The second risk happens because if your body is at high voltage it is surrounded by an invisible electrostatic field. Any isolated (non-grounded) conductor, including PCB tracks or components, which come within this field have a voltage induced on them. If the conductor becomes grounded at this point, ESD will occur and could if great enough, be quite damaging. (There is also another damage mechanism which could happen which would not require the grounding of the PCB, but it is unusual and I won't go into it here.)

The voltage that is induced on the conductor increases as the conductor gets closer to the high voltage source. Above a certain level, it gets to a point where any ESD arising could be damaging to the PCB. However it is very difficult to predict at what level the damage threshold would be passed. This would depend on the voltage on your body and other factors, as well as the closeness of your body to the PCB and the sensitivity of the components you handle.

So, we could say that the "safe distance" is a matter of guesswork and also influenced by your level of concern over possible damage and tolerance of the risk of ESD damage. If your component ESD susceptibility is low and you aren't too worried by the consequences of a possible ESD, you might judge that a closer distance is safe. If the component susceptibility is high and you have an expensive high reliability product you might judge that a greater separation is necessary for safety. In either case it is just based on guesswork unless backed by a considerable research program involving subjecting your PCBs to field induced ESD.

So, you could consider that both your Engineer or your ESD course Trainer could be right, we just don't know. The Trainer is being more careful and risk averse than the Engineer. But neither of them know for sure, and I can't advise you either without a considerable research program involving subjecting your PCBs to field induced ESD.
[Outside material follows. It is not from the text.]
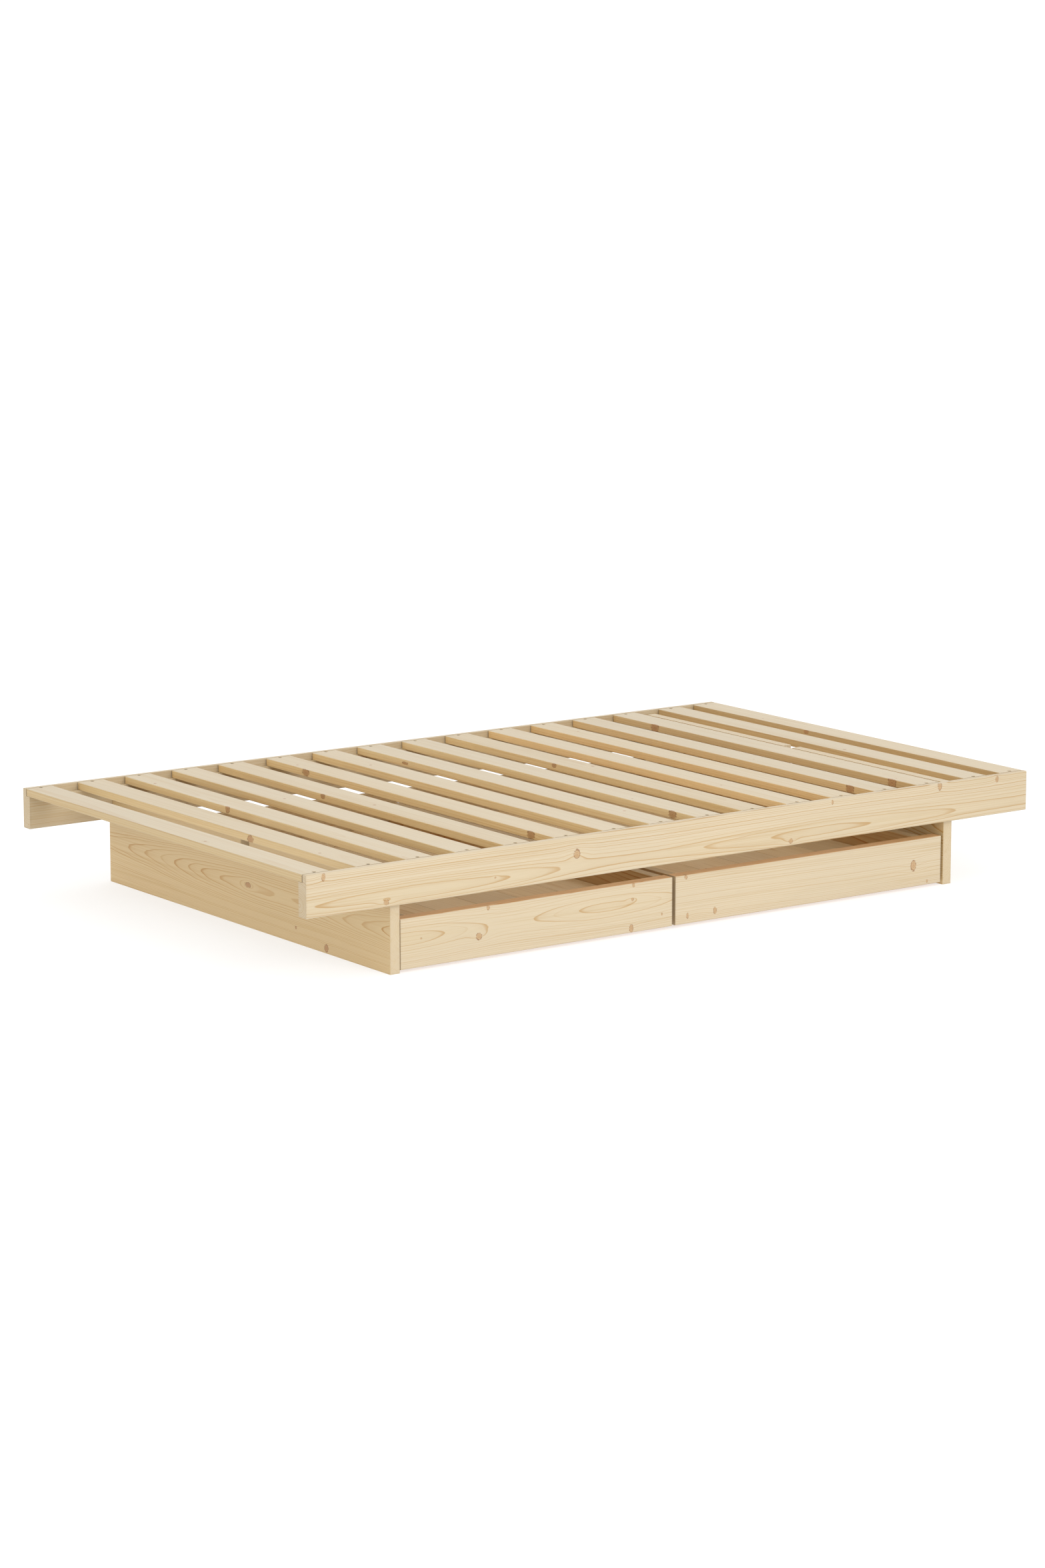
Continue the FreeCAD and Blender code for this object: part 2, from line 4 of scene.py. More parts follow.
import bpy
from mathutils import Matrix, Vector


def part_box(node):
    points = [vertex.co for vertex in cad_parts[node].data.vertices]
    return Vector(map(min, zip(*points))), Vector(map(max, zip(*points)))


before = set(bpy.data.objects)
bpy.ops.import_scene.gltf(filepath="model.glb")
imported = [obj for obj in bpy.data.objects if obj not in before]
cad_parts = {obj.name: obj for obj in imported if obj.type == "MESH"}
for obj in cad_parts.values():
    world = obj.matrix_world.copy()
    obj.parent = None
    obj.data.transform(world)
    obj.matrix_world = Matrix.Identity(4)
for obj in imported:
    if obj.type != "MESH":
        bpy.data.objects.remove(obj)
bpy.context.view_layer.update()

# The looks of a low pine bed frame with two underbed drawers: each board has wood of its own, the
# screws, brackets and glides have steel and nylon, and a pale studio stands around them. Every
# shape is the frame's own; no piece is added or replaced.

MM = 0.001
WHITE = (1.0, 1.0, 1.0, 1.0)
RANDOM_SEED = 7


# ---------------------------------------------------------------- small helpers

def colour(red, green, blue):
    """A screen colour, 0 to 255, as the linear colour that shaders take."""
    parts = []
    for part in (red, green, blue):
        share = part / 255
        parts.append(share / 12.92 if share <= 0.04045 else ((share + 0.055) / 1.055) ** 2.4)
    return (*parts, 1.0)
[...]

One thing I can say is that the risk is easily removed completely if you ground your body through a wrist strap or ESD footwear and flooring. So why not just ground yourself and remove the concern?

Monday, January 19, 2009

General guidelines for high voltage area?

What is general guide lines for EPA area, where live AC and DC equipment is used?

If personnel are handling ESD sensitive devices, the general guidelines are the same as for any other ESD Protected Area. See my ESD Guide.

However where high voltages are present there may be a safety concern about earthing the body either through a wrist strap or through conductive footwear and flooring. In this case the risks must be evaluated and if necessary, the ESD precautions modified to reduce safety risks to an acceptable level.

Usually, wrist straps and footwear for ESD use have a minimum of 750k ohm resistance, which is designed to give some protction for up to 250Vac systems. For higher voltages higher resistance (pro rata) can be used if desired. If the risk of shock is unnacceptabe it may be necessary to avoid grounding personnel and use other ESD protection methods. There is no general advice on this as far as I am aware.

ESD damage to motherboard?

I have a computer motherboard and I plugged it in a week ago and plugged it back in 2 days ago and now I got power but no video, no keyboard/ mouse, or hard drive activity and I'm told it is do to static build up how do I get rid of it?

If you have already damaged a board through electrostatic discharge (ESD) the damage can be permanent. This is why it is important to prevent static building up on your body while you are hndling the components in the first place.

The usual method is to wear an ESD wrist strap. When replacing a board, disconnect the computer from the mains and connect your wrist strap cord to the computer chassis. Don't take the board out of its packaging until you are ready to plug it in, and don't place it on any ordinary surface. Whilst attached to the computer via the wrist band, take the board out of its packaging and plug it in. Do not touch any of the ESD sensitive parts of the computer unless you are "grounded" to it via the wrist strap.